8 Practical Strategies for Tech Professionals
1. Implement Time-Boxing Like Sprint Planning
Instead of working until tasks are "done," work in defined time blocks with clear boundaries.
The approach:
- Set 2-hour focused work blocks for deep coding
- Use 25-minute Pomodoro sessions for smaller tasks
- Block calendar time for email and Slack (don't let them interrupt coding flow)
- Schedule "office hours" when you're available for questions
Why it works: Just like sprint planning prevents scope creep, time-boxing prevents work from expanding indefinitely. You'll be amazed how much you can accomplish when you have a hard stop.
Pro tip: Use your calendar as source control for your time. If it's not scheduled, it doesn't get priority.
2. Automate the Mundane (Including Your Schedule)
You automate repetitive code — why not automate repetitive life management?
Work automation:
- Set up templates for common email responses
- Use scripts for deployment and testing workflows
- Create automated reporting for status updates
- Build standard operating procedures for routine tasks
Life automation:
- Automate bill payments and investments
- Use grocery pickup or delivery services
- Set up recurring calendar blocks for exercise and family time
- Create automated backups for important personal files
The time investment: A few hours of setup saves dozens of hours later, plus reduces the mental overhead of remembering routine tasks.
3. Practice Strategic Delegation (AKA Code Reviews for Life)
You wouldn't ship code without reviews — don't try to handle everything solo in life either.
At work:
- Delegate tasks that don't require your specific expertise
- Train junior developers instead of doing everything yourself
- Create documentation so others can handle routine issues
- Build systems that reduce bus factor
At home:
- Share household responsibilities with family members
- Hire help for tasks that cost less than your hourly rate
- Use services that free up time for higher-value activities
- Teach kids age-appropriate responsibilities
Mindset shift: Your time is your most valuable resource.

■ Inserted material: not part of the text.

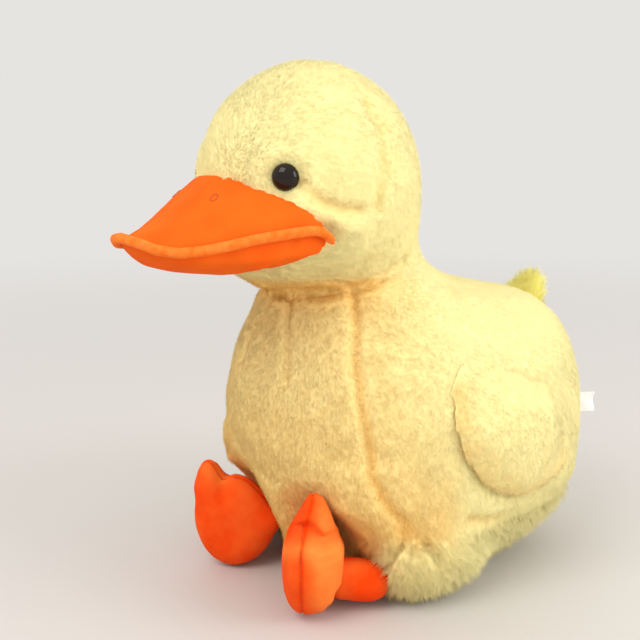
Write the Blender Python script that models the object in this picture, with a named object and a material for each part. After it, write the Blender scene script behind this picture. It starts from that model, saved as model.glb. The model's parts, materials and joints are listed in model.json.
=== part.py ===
"""Stuffed plush duck that sits with its legs stretched forward.

Metres, +Z up. The duck faces -Y and its left side is +X. The origin is on the
surface it sits on, under the middle of the body. Each sewn cover is a thin
shell, and the filling is a solid of its own inside it.
"""
import math

import bmesh
import bpy
from mathutils import Matrix, Vector
from mathutils.bvhtree import BVHTree

# Cloth and clearances
GAP = 0.0003
FUR_WALL = 0.0040
VELBOA_WALL = 0.0024
OVERRUN = 0.0200
SHARPEST_CORNER = 1.4
MERGE_DISTANCE = 0.000002
SMOOTH_ANGLE = math.radians(50)
SMALLEST_SHARE = 0.01
JOINT_CLEARANCE = 0.0009

# Body, from the seat to the neck seam
BODY_HALF_WIDTH = 0.1240
BODY_FRONT_DEPTH = 0.1480
BODY_BACK_DEPTH = 0.1680
NECK_TOP_HEIGHT = 0.2600
BODY_SEGMENTS = 24
BODY_SQUARENESS = 2.3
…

Protect it accordingly.
4. Simplify Your Tech Stack (And Your Life Stack)
In code, we aim for clean, maintainable solutions. Apply the same principle to your life.
Simplification strategies:
- Reduce the number of tools and apps you use daily
- Standardize on platforms that integrate well together
- Eliminate redundant processes and workflows
- Choose quality over quantity in commitments
Questions to ask:
- Does this tool/commitment add real value?
- Can I achieve the same result with something I already have?
- Is this complexity necessary, or am I over-engineering?
The goal: Fewer moving parts mean fewer things that can break down and require maintenance.
5. Optimize Your Development Environment (Physical and Digital)
A well-configured IDE makes you more productive. So does a well-configured life environment.
Physical workspace optimization:
- Ergonomic setup that prevents fatigue
- Dual monitors to reduce context switching
- Good lighting to reduce eye strain
- Noise-canceling headphones for focus
Digital environment optimization:
- Clean desktop and organized file structure
- Bookmark frequently used resources
- Use productivity tools that integrate with your workflow
- Set up separate user accounts for work and personal use
Home environment optimization:
- Dedicated workspace that can be "closed" after hours
- Family communication about when you're in deep work mode
- Phone charging station outside the bedroom
- Meal prep to reduce daily decision fatigue
6. Learn to Handle Scope Creep in All Areas
You know how to push back on unrealistic deadlines and feature creep at work. Use those same skills for life.
Professional boundaries:
- Be clear about your availability outside work hours
- Communicate project timelines realistically upfront
- Say no to meetings that don't need your expertise
- Protect your focused work time from interruptions
Personal boundaries:
- Don't check work email/Slack outside designated hours
- Say no to social commitments when you need downtime
- Set limits on how much help you provide to others
- Protect your learning and growth time
The key: Boundaries aren't walls — they're API contracts that set clear expectations for interaction.
7. Use Technology Intentionally (Not Reactively)
You're thoughtful about architecture decisions — be equally thoughtful about how technology fits into your life.
Notification management:
- Turn off non-essential notifications during focused work
- Set specific times for checking email and messages
- Use Do Not Disturb modes strategically
- Create separate communication channels for urgent vs. non-urgent items
Social media and news:
- Set specific times for consumption rather than constant scrolling
- Use website blockers during focused work periods
- Curate feeds to include only valuable content
- Consider taking regular digital detoxes
Tool selection:
- Choose tools that save time rather than create more work
- Integrate tools wherever possible to reduce context switching
- Regularly audit and remove tools you don't actually use
8. Monitor and Iterate on Your Life Systems
You monitor application performance — monitor your life performance too.
Weekly retrospectives:
- What worked well this week?
- Where did I feel most/least balanced?
- What interrupted my flow states?
- How can I optimize for next week?
Monthly reviews:
- Am I making progress on personal goals?
- Which work patterns are sustainable vs. unsustainable?
- What life systems need refactoring?
- How is my energy level trending over time?
Key metrics to track:
- Hours of focused work vs. total work hours
- Sleep quality and quantity
- Exercise frequency
- Quality time with family/friends
- Learning and skill development time
Implementation Strategy: Start Small, Scale Gradually
Don't try to implement all eight strategies at once — that's like trying to refactor an entire codebase in one sprint.
Week 1-2: Pick one strategy and implement it consistently Week 3-4: Add a second strategy while maintaining the first Month 2: Layer in additional strategies based on what's working
Remember: The goal is sustainable change, not perfect execution from day one.
The Long-Term Architecture
Work-life balance isn't a feature you build once and forget about — it's an ongoing system that needs maintenance and updates as your life circumstances change.
Career phases require different approaches:
- Early career: Focus on skill building while protecting health
- Mid-career: Balance advancing responsibilities with family needs
- Senior roles: Model healthy boundaries while leading effectively
- Leadership positions: Create team cultures that support balance
The compound effect: Small, consistent improvements in how you manage work and life create exponential returns in satisfaction, productivity, and overall well-being.
The best developers I know aren't the ones who work 80-hour weeks — they're the ones who work sustainably and maintain their curiosity and creativity over the long term. That's only possible when you have a life worth protecting outside of code.